Yes, this is the main complain about the ASL site. :grimacing:
There is no “in depth” manual or documentation that could hep us to understand what’s under hood, so we can only speculate and/or test.

You probably are not modifying the txctcssadj, rxvoiceadj, rxctcssadj parameters as they are “under the hood”.
But if you use the radio tune rxnoise, rxvoice and rxtone commands, then you’re acting on these parameters which are saved in a .conf file.

I’m lucky enough to have all the needed equipments to measure what’s going on on the radio side.
I’m actualy testing on a UHF repeater using a homemade URI, and a duplex radio that has both a flat RX output and a flat TX input.
All the audios are handled by the usbradio module.

The auto calibration procedures (radio tune rxnoise, etc…) do give very good results.
Setting the rxmixerset to different values and repeating these procedures are always giving the same deviation on the local repeater.
So now, I need to see what happens on a remote node/repeater.

From what I already noticed, is that this parameter is not linear at all. I.e with my original setting of 125, I do have a deviation of 3 kHz and with a setting of 1, still 2.2 kHz.

But I have to find a way to monitor a distant repeater TX frequency deviation while I make more tests on my local node to see how the rxmixerset parameter (and other settings) does act on the audio level on distant nodes.

So, the question is : are the auto calibration procedure correcting not only the local audio levels but also the network levels ?

Maybe there is someone that already has the answers ?

73 Patrick TK5EP.

It would be a great senior/thesis project for a EE DSP student to go through all the usbradio driver code and fully document how it works and what all the possible settings are, but that would definitely be a time-consuming project.

And in defense of ASL, they actually have very good documentation covering a huge range of topics and all the main cfgs that most people will ever need to use, however due to the power and flexibility of ASL code it would be unreasonable to expect perfect documentation. It is a free and open-source project after all, that works way better and does way more than any other alternative. So it’s up to us as users as we run into questions or issues to then document what we find and contribute that to the ASL wiki or to the forum.

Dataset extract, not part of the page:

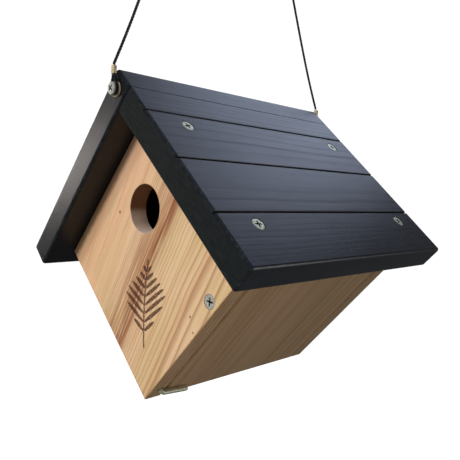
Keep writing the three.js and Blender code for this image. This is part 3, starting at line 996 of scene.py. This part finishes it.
def make_fixed_side():
    low = (PANEL_NEAR, BOX_FRONT + WALL + GLUE_GAP, -BOX_FAR)
    high = (BOX_FAR - WALL - DOOR_HEEL_GAP, BOX_BACK - WALL - GLUE_GAP, -BOX_FAR + WALL)
    side = eased_board("planed_fixed_side", low, high, BOARD_EASING, [])
    grain = Grain((0, -50, -BOX_FAR + 70), (1, 0, 0.03), (0, 1, 0), 0.0024, 9.2, (low, high))
    material = pale_timber("planed_side", grain, streaks=((40.0, 7.0, 0.4, HEARTWOOD),))
    fit(side, "fixed_side", TIMBER, material)


def make_door():
    low = (BOX_FAR - WALL, BOX_FRONT + WALL + DOOR_FRONT_GAP, -BOX_FAR)
    high = (BOX_FAR, BOX_BACK - WALL - DOOR_BACK_GAP, -BOX_NEAR - DOOR_TOP_GAP)
    door = eased_board("planed_cleanout_door", low, high, BOARD_EASING, screw_bores(low, high))
    grain = Grain((BOX_FAR - 95, 70, 0), (0, 0.03, -1), (0, 1, 0.03), 0.0022, 5.6, (low, high))
    material = pale_timber("planed_door", grain, tone=(0.98, 0.98, 0.97), lines=0.7)
    fit(door, "cleanout_door", TIMBER, material)


def make_latch(material):
    """A bent screw hook: threaded into the panel's edge, its arm across the door."""
    tilt = math.radians(LATCH_TILT)

    def place(out, along):
        y, z = FRONT_MIDDLE + along * math.cos(tilt), LATCH_Z - along * math.sin(tilt)
        return Vector((BOX_FAR + out, y, z))

    shank_steps, bend_steps, arm_steps = int((LATCH_SHANK + LATCH_NECK) / LATCH_STEP), 12, 30
    line = [place(-LATCH_SHANK + i * LATCH_STEP, 0) for i in range(shank_steps)]
    bend = LATCH_LIFT - LATCH_NECK
    for i in range(bend_steps):
        turn = math.pi / 2 * i / bend_steps
        line.append(place(LATCH_NECK + bend * math.sin(turn), bend * (1 - math.cos(turn))))
    line += [place(LATCH_LIFT, bend + (LATCH_ARM - bend) * i / arm_steps) for i in range(arm_steps + 1)]
    last = len(line) - 1

    def radius(i, angle):
        if i < shank_steps:
            part = (i * LATCH_STEP / LATCH_THREAD_PITCH - angle / (2 * math.pi)) % 1.0
            ridge = 0.8 + 0.2 * max(0.0, 1 - abs(part - 0.5) * 4)
            return LATCH_RADIUS * ridge * min(1.0, 0.1 + i * 0.02)
        blunt = (last - i) / 3
        return LATCH_RADIUS * (0.97 if blunt >= 1 else 0.72 + 0.25 * math.sqrt(1 - (1 - blunt) ** 2))

    hook = mesh_object("screw_hook", rod(line, radius, 24))
    fit(hook, "latch_hook", TIMBER, material, 50)


# ---- Studio ----
def area_light(name, place, aim_at, size, power, color):
    light = new_object(name, bpy.data.lights.new(name, "AREA"))
    light.data.shape = "RECTANGLE"
    light.data.size, light.data.size_y = size
    light.data.energy = power
    light.data.color = color
    light.location = place
    light.rotation_mode = "QUATERNION"
    light.rotation_quaternion = (Vector(aim_at) - Vector(place)).to_track_quat("-Z", "Y")
    return light


def make_world():
    """White where the camera sees it, dim where it lights the house."""
    world = bpy.data.worlds.new("studio")
    scene.world = world
    world.use_nodes = True
    nodes, links = world.node_tree.nodes, world.node_tree.links
    nodes.clear()
    seen, dim = nodes.new("ShaderNodeBackground"), nodes.new("ShaderNodeBackground")
    seen.inputs["Color"].default_value = (1, 1, 1, 1)
    seen.inputs["Strength"].default_value = 1.05
    dim.inputs["Color"].default_value = (0.93, 0.96, 1.0, 1)
    dim.inputs["Strength"].default_value = 0.11
    rays, mixed, output = (
        nodes.new("ShaderNodeLightPath"), nodes.new("ShaderNodeMixShader"), nodes.new("ShaderNodeOutputWorld")
    )
    links.new(rays.outputs["Is Camera Ray"], mixed.inputs[0])
    links.new(dim.outputs[0], mixed.inputs[1])
    links.new(seen.outputs[0], mixed.inputs[2])
    links.new(mixed.outputs[0], output.inputs["Surface"])


def make_floor():
    half, drop = 6, -1.2
    corners = [(-half, -half, drop), (half, -half, drop), (half, half, drop), (-half, half, drop)]
    floor = mesh_object("studio_floor", (corners, [(0, 1, 2, 3)]))
    shader = Shader("pale_floor")
    speck = shader.noise(shader.vector("MULTIPLY", shader.house_place(), (0.002, 0.002, 0.002)), 2.0)
    color = shader.mix(speck, paint(250, 250, 250), paint(246, 247, 248))
    material = shader.finish(color, 0.8, None, Emission_Color=(1, 1, 1, 1), Emission_Strength=1.0)
    floor.data.materials.append(material)
    floor.visible_diffuse = False
    floor.visible_glossy = False
    floor.visible_shadow = False


def make_lights():
    middle, soft_white = (0, 0, -0.26), (0.985, 1.0, 0.98)
    key = area_light("key", (-0.2, -1.5, 0.3), middle, (0.4, 0.4), 15.0, soft_white)
    high = area_light("high", (-0.62, -1.45, 0.66), middle, (0.3, 0.3), 9.0, soft_white)
    area_light("side", (-1.35, -0.70, -0.08), (-0.04, -0.1, -0.224), (0.2, 0.2), 2.6, (1.0, 0.9, 0.86))
    area_light("sky", (-0.33, 1.0, 0.64), (0.04, 0, -0.2), (0.9, 0.62), 5.1, (0.66, 0.75, 1.0))
    bounce_place, bounce_aim = (0.45, -0.36, -0.55), (0.06, -0.05, -0.3)
    bounce = area_light("floor_bounce", bounce_place, bounce_aim, (0.3, 0.3), 0.52, (1.0, 0.88, 0.72))
    glint = area_light("glint", (0.69, 0.47, -0.36), (0, -0.06, -0.37), (0.2, 0.45), 2.0, (0.98, 1.0, 1.0))
    for light in (key, high, bounce):
        light.visible_glossy = False
    glint.visible_diffuse = False


make_camera()
rope_finish = black_rope("coated_rope")
rope, rope_line = make_rope(rope_finish)
# The second zinc finish is painted shade in the screws' cross recesses, with a grimy tint.
zinc_finish = [zinc_steel("zinc_plate"), recess_shade_and_grime("recess_shade_and_grime")]
hanger_pieces = make_hanger(rope_finish, brass("soft_brass"), zinc_finish)
make_left_roof()
make_right_roof()
make_front_panel()
make_back_panel()
make_fixed_side()
make_door()
make_screws(zinc_finish, [zinc_steel("roof_zinc", 0.2, 1.12), zinc_finish[1]])
make_latch(zinc_steel("aged_zinc", 0.25))
make_world()
make_floor()
make_lights()
scene.view_settings.view_transform = "Standard"
scene.view_settings.look = "None"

With any project the code itself is always the best documentation and it’s not hard to compile ASL, add debug print outputs and figure out what it’s doing (if you have a software background or sufficient time and patience to figure it out).

The rxmixerset is indeed not very linear. I have to set it to vastly different values with usbradio vs. simpleusb and CM108AH / CM119A / CM108B interfaces. And sometimes a small change in the value makes a big difference or larger changes make very little difference. It would be great to have a document explaining everything about these settings and what the tune menu does and what those values you mentioned do and how they are calculated. As an audio engineer I can say that having all parameters have real physical units (eg. actual dB values instead of arbitrary 0-1000 numbers) would be much clearer, but that would then require all possible I/Os to be defined in advance and a more structured software approach which is not easy to do and would require major code changes. Ultimately you just have to do an end-to-end calibration, which is always a good idea anyway. Anyhow by the time you put in gain structure diagrams of the whole system covering every audio interface variant and then properly covered the usbradio and tune menu DSP settings a proper manual could be easily the size of a book.

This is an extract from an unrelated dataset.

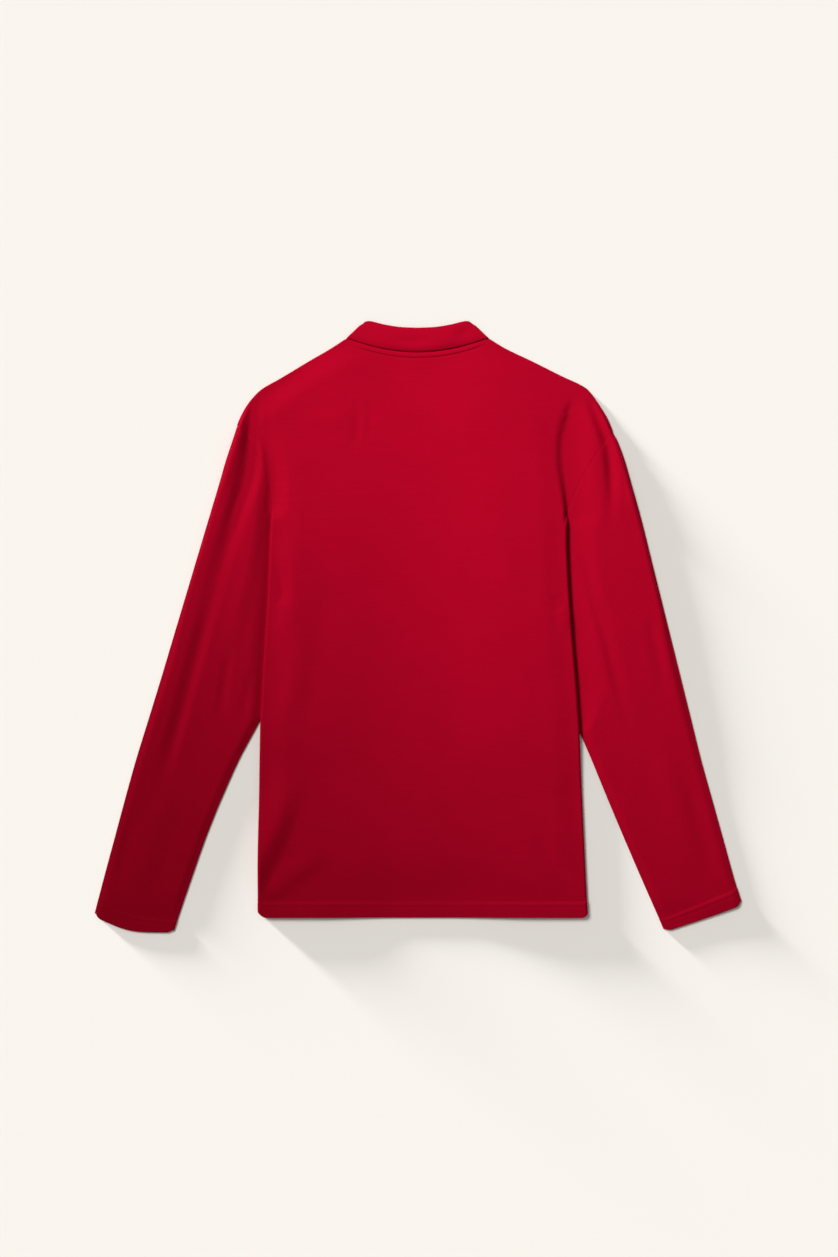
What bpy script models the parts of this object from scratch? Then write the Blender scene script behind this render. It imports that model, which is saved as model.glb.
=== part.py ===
"""A long-sleeve t-shirt with a stand-up rib neckband, laid flat on its front with its back up.

The collar end points to +Y, the wearer's right side to +X, and the cloth rests on the plane Z = 0.
Each side of the body is turned under as far as the armpit, and the inner top of each sleeve is
tucked beneath it. Sizes are in millimetres until the last step, which turns them into metres.
"""

import math
from collections import namedtuple

import bmesh
import bpy

MM = 0.001

# Cloth.
WALL = 1.2
LAYER_GAP = 0.5
PITCH = WALL + LAYER_GAP
SEAM_GAP = 0.5
RIB_WALL = 1.6
RIB_PITCH = RIB_WALL + LAYER_GAP

# Heights of the middle of each layer where the cloth lies flat on the table.
FIRST_LAYER = WALL / 2
SECOND_LAYER = FIRST_LAYER + PITCH
RIB_FIRST_LAYER = RIB_WALL / 2
RIB_SECOND_LAYER = RIB_FIRST_LAYER + RIB_PITCH
NECK_LIFT = RIB_SECOND_LAYER - SECOND_LAYER

# Lengthwise places shared by both sides.
HEM_Y = -364.0
ARMPIT_Y = 36.0
NECK_HALF_WIDTH = 88.0
NECK_CORNER_Y = 359.0
BACK_NECK_DROP = 17.5
FRONT_NECK_DROP = 74.0
BACK_NECK_POWER = 2.0
FRONT_NECK_POWER = 2.2

# Neckband: its top edge narrows to this half width, and its front half follows the deep neckline.
BAND_TOP_HALF_WIDTH = 68.0
BAND_END_Y = 377.0
BAND_FRONT_TOP_DROP = 61.5
BAND_SEAM_GAP = 0.5

# Each layer that lies under another lifts it, and the lift fades over a ramp.
UNDERLAY = 2 * PITCH
RAMP = 20.0
SLEEVE_MARGIN = 8.0
FLAP_MARGIN = 1.0
FORK_RAMP = 24.0
EMERGE_RAMP = 20.0
SHOULDER_LIFT = 2.6

# Fold radii, measured to the middle of the wall.
TURN_RADIUS = 1.5 * PITCH
EDGE_RADIUS = PITCH / 2
EDGE_INSET = 1.8
SHOULDER_LIP = math.radians(36.0)

# Air inside the sleeves and the shoulder points.
PUFF = 2.4
PUFF_START = 4.0
PUFF_RAMP = 13.0

ARMHOLE_TROUGH = 11.0
HEM_CORNER = 11.0
CUFF_CORNER = 10.0
SLEEVE_LENGTH = 560.0

# Red cotton, as linear light.
RED = (0.42, 0.0, 0.016)

Place = namedtuple("Place", "x y")

# The middle of the finished outline, which becomes the origin.
MIDDLE = Place(0.65, -1.25)

Trough = namedtuple("Trough", "spine width depth")
Grid = namedtuple("Grid", "rows flip_from")
Side = namedtuple("Side", "name sign fork_y emerge_y fold armhole tucked shoulder outer inner cuff troughs")

# Shares of a shoulder from its tip to the neck, and of the neck from its middle to its corner.
SHOULDER_STEPS = (0.0, 0.05, 0.11, 0.18, 0.26, 0.34, 0.42, 0.54, 0.7, 0.85, 1.0)
NECK_STEPS = (-1.0, -0.87, -0.64, -0.34, 0.0, 0.34, 0.64, 0.87, 1.0)
FLAP_COLUMNS = 6

# Shares of each stretch up the side of the body.
HEM_TO_FORK = (0.0, 0.05, 0.22, 0.45, 0.68, 0.9, 1.0)
FORK_TO_ARMPIT = (0.15, 0.3, 0.45, 0.6, 0.75, 0.88, 1.0)
ARMPIT_TO_FLAP_TOP = (0.2, 0.45, 0.72, 1.0)
SLEEVE_STEPS = (
    0.0, 0.03, 0.08, 0.15, 0.22, 0.29, 0.36, 0.43, 0.5,
    0.57, 0.64, 0.7, 0.76, 0.81, 0.86, 0.91, 0.955, 1.0,
)
TURN_STEPS = 4
LIP_STEPS = 2

# Top edge of the neckband's back half, from its middle to its rounded corner.
BAND_TOP = (
    Place(0.0, 372.0),
    Place(22.0, 373.0),
    Place(42.0, 376.2),
    Place(54.0, 379.2),
    Place(60.0, 380.3),
    Place(65.0, 379.6),
    Place(68.0, 377.0),
)

# Places are listed up the garment for fold, outer, inner and armhole, and down it for tucked.
# The fold is where the side of the body turns under, and goes on as the trough by the armhole.
RIGHT = Side(
    name="right",
    sign=1.0,
    fork_y=-127.0,
    emerge_y=142.0,
    fold=(
        Place(212.5, -364.0),
        Place(208.0, -268.0),
        Place(204.5, -190.0),
        Place(201.5, -127.0),
        Place(198.0, -42.0),
        Place(195.5, 36.0),
        Place(193.0, 82.0),
        Place(190.0, 142.0),
        Place(186.0, 170.0),
        Place(181.5, 196.0),
        Place(178.5, 214.0),
        Place(177.0, 236.0),
        Place(180.0, 262.0),
        Place(188.0, 290.0),
    ),
    armhole=(
        Place(190.0, 142.0),
        Place(197.0, 163.5),
        Place(207.5, 188.5),
        Place(218.0, 207.0),
        Place(226.5, 220.0),
        Place(234.0, 231.5),
        Place(243.0, 242.5),
    ),
    tucked=(
        Place(182.0, 104.0),
        Place(173.0, 76.0),
        Place(159.0, 51.0),
        Place(139.0, 36.0),
    ),
    shoulder=(
        Place(243.0, 242.5),
        Place(237.0, 257.5),
        Place(228.5, 272.0),
        Place(219.5, 285.5),
        Place(209.5, 297.0),
        Place(178.0, 312.5),
        Place(141.0, 331.0),
        Place(109.5, 346.0),
        Place(88.0, 359.0),
    ),
    outer=(
        Place(406.0, -348.0),
        Place(396.5, -318.0),
        Place(382.5, -268.0),
        Place(368.5, -218.0),
        Place(354.5, -168.0),
        Place(342.0, -118.0),
        Place(329.5, -68.0),
        Place(317.0, -18.0),
        Place(304.5, 32.0),
        Place(292.0, 82.0),
        Place(279.5, 132.0),
        Place(265.5, 182.0),
        Place(258.0, 208.0),
        Place(249.0, 232.0),
        Place(243.0, 242.5),
    ),
    inner=(
        Place(308.5, -382.0),
        Place(302.5, -368.0),
        Place(280.5, -318.0),
        Place(259.0, -268.0),
        Place(238.0, -218.0),
        Place(217.5, -168.0),
        Place(200.0, -127.0),
        Place(174.5, -60.0),
        Place(150.5, 5.0),
        Place(139.0, 36.0),
    ),
    cuff=(Place(308.5, -382.0), Place(358.0, -365.5), Place(406.0, -348.0)),
    troughs=(
        Trough((Place(214, 286), Place(228, 240), Place(235, 190), Place(240, 110)), 11.0, 1.9),
        Trough((Place(202, 60), Place(214, -20), Place(228, -95)), 12.0, 1.2),
    ),
)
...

Anyhow to answer your question the tune menu as you know has options for both Rx and Tx level settings, and the rxmixerset is indeed the only level parameter that needs to be adjusted to control the audio levels sent to remote nodes. It’s possible some other parameter could also affect that to some small degree in some cases, but rxmixerset does in fact give you full control over the rx audio levels and thus outgoing network audio levels.